Les Journées « Faire couple » se tiendront en novembre, mais elles ont déjà commencé : à travers le Blog, le Journal, et aussi les initiatives locales sur le thème.

Les J44 « Être mère » ont été l’occasion de mettre en place l’expérimentation d’une e-commission nationale avec un e-collègue par ACF et par réseau du Champ freudien : CIEN, CEREDA, RI3. Avant le lancement de la campagne publique, la première tâche a été de faire la recension des moyens : sites-blogs, listes électroniques de diffusion, comptes Twitter, pages Facebook. Nous avons alors constaté une implantation conséquente, mais avec des disparités importantes.
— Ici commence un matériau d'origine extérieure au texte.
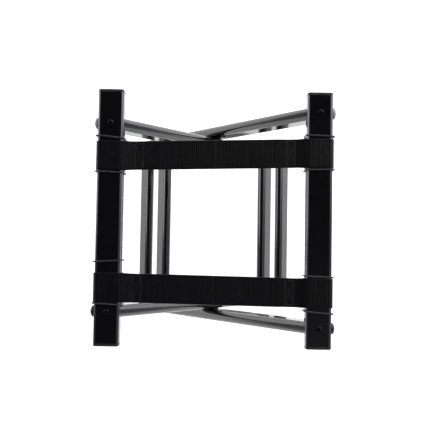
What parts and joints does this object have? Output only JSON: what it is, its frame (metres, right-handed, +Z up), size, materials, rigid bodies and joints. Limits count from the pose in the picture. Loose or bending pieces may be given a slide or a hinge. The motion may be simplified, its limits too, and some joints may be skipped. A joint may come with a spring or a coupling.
{
  "type": "folding x-frame stand",
  "caption": "Folding X-frame stand with two box-tube top rails, crossed flat-oval legs on pivot bolts, crossbars and two webbing straps.",
  "frame": {"origin": "on the floor under the middle of the open stand", "axes": "+Z up; +Y along the top rails and the pivot axis; +X from the left rail to the right rail"},
  "size_m": [0.448, 0.44, 0.4983],
  "materials": {
    "frame_paint": "smooth semi-gloss black powder coat",
    "cap_plastic": "black moulded plastic, fine grain",
    "foot_plastic": "black moulded plastic, fine grain",
    "rubber": "black rubber",
    "grey_rubber": "pale grey rubber",
    "webbing": "black ribbed polypropylene webbing",
    "black_steel": "black oxide",
    "zinc_steel": "zinc plated",
    "nylon": "black nylon"
  },
  "bodies": {
    "outer_frame": {"right_rail": "frame_paint", "right_rail_rear_cap": "cap_plastic", "right_rail_front_cap": "cap_plastic", "outer_rear_leg": "frame_paint", "outer_front_leg": "frame_paint", "outer_rear_leg_insert": "zinc_steel", "outer_front_leg_insert": "zinc_steel", "outer_rear_foot": "foot_plastic", "outer_front_foot": "foot_plastic", "outer_lower_crossbar": "frame_paint", "outer_upper_crossbar": "frame_paint", "right_rail_screws": "black_steel", "right_rail_spacers": "zinc_steel", "right_rear_bumper": "grey_rubber", "right_front_bumper": "rubber", "right_rear_outer_ring": "rubber", "right_rear_inner_ring": "rubber", "right_front_inner_ring": "rubber", "right_front_outer_ring": "rubber", "rear_strap_right_loop": "webbing", "front_strap_right_loop": "webbing", "rear_pivot_sleeve": "zinc_steel", "rear_pivot_bolt": "zinc_steel", "rear_pivot_washer": "nylon", "rear_pivot_nut_washer": "zinc_steel", "rear_pivot_nut": "zinc_steel", "front_pivot_sleeve": "zinc_steel", "front_pivot_bolt": "zinc_steel", "front_pivot_washer": "nylon", "front_pivot_nut_washer": "zinc_steel", "front_pivot_nut": "zinc_steel"},
    "inner_frame": {"left_rail": "frame_paint", "left_rail_rear_cap": "cap_plastic", "left_rail_front_cap": "cap_plastic", "inner_rear_leg": "frame_paint", "inner_front_leg": "frame_paint", "inner_rear_leg_insert": "zinc_steel", "inner_front_leg_insert": "zinc_steel", "inner_rear_foot": "foot_plastic", "inner_front_foot": "foot_plastic", "inner_lower_crossbar": "frame_paint", "inner_upper_crossbar": "frame_paint", "left_rail_screws": "black_steel", "left_rail_spacers": "zinc_steel", "left_rear_bumper": "grey_rubber", "left_front_bumper": "rubber", "left_rear_outer_ring": "rubber", "left_rear_inner_ring": "rubber", "left_front_inner_ring": "rubber", "left_front_outer_ring": "rubber", "rear_strap_left_loop": "webbing", "front_strap_left_loop": "webbing", "rear_pivot_bush": "nylon", "front_pivot_bush": "nylon"},
    "right_strap_halves": {"rear_strap_right_span": "webbing", "front_strap_right_span": "webbing"},
    "left_strap_halves": {"rear_strap_left_span": "webbing", "front_strap_left_span": "webbing"}
  },
  "joints": [
    {"name": "fold", "type": "hinge", "parent": "outer_frame", "child": "inner_frame", "pos_m": [0, 0, 0.244], "axis": [0, 1, 0], "range_deg": [0, 61.5], "deforming": ["rear_strap_right_span", "front_strap_right_span", "rear_strap_left_span", "front_strap_left_span"]},
    {"name": "right_strap_fold", "type": "hinge", "parent": "outer_frame", "child": "right_strap_halves", "pos_m": [0.158, 0, 0.495], "axis": [0, 1, 0], "range_deg": [-56.5, 0]},
    {"name": "left_strap_fold", "type": "hinge", "parent": "inner_frame", "child": "left_strap_halves", "pos_m": [-0.158, 0, 0.495], "axis": [0, 1, 0], "range_deg": [0, 56.5]}
  ],
  "couplings": [
    {"joint": "right_strap_fold", "follows": "fold", "ratio": -0.9195},
    {"joint": "left_strap_fold", "follows": "fold", "ratio": 0.9195}
  ]
}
Ce recensement a eu deux effets majeurs. D’une part il a permis de se faire une idée concrète de la présence des ACF sur le web. D’autre part, le recensement s’est traduit instantanément par la création de pages Facebook, comptes Twitter, réveil et même restructuration de blogs, ainsi que par la création de listes de diffusions électroniques hébergées (de type yahoo ou google groupes), constitution de e-équipes locales et d’un cartel consacré à la présence sur la toile.
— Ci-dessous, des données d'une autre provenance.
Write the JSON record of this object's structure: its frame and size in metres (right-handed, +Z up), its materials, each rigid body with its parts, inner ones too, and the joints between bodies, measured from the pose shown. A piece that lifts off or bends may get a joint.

Il s’est avéré très précieux d’avoir dans chaque ACF un collègue intéressé par l’e-diffusion, qui en saisit l’enjeu, désirant en faire partager l’intérêt par les membres de son ACF, par le délégué régional.

Cette e-commission, dont le support est une liste de discussion électronique, a accueilli une mobilisation, un bouillonnement, une inventivité remarquables.

À l’issue des J44, l’expérimentation a été validée et décision fut prise de reconduire le dispositif pour les J45.

Nous y voici donc.

Nous avons défini un nouvel enjeu, une orientation pour les mois qui viennent. Si nous avons consolidé et étendu notre réseau il s’agit maintenant de le connecter à d’autres à partir notamment du compte Twitter et de la page Facebook des J45. Un soin particulier est mis dans ce sens dans les messages diffusés, et un dispositif de veille concernant les médias avec lesquels nous sommes susceptibles de nous connecter. L’équipe Twitter, composée de sept collègues, assure une veille continue. Les premiers résultats sont là, la connexion est en cours. Quant à la page Facebook, elle a déjà dépassé très largement les liens de celle des J44 qui elle-même avait fait progresser grandement notre impact.

Il est bien connu que chaque changement technique du recueil et de la diffusion de l’écrit a un effet sur la forme du message. Du volumen au codex, du livre copié à l’imprimerie et finalement à la numérisation, chaque mutation du support implique celle de la forme, mais aussi du contenu. Aujourd’hui s’y ajoutent les images, la vidéo, le son et les hyperliens.

Diffuser la psychanalyse aujourd’hui suppose de l’adapter aux nouveaux supports. C’est ce dont nous devons prendre la mesure, en acte, si nous voulons que le discours analytique rencontre son époque et que le psychanalyste se tienne à la hauteur de la tâche « qui lui revient en notre monde »[1].

[1] Lacan J., « Acte de fondation », Autres écrits, Paris, Seuil, 2001, p. 229.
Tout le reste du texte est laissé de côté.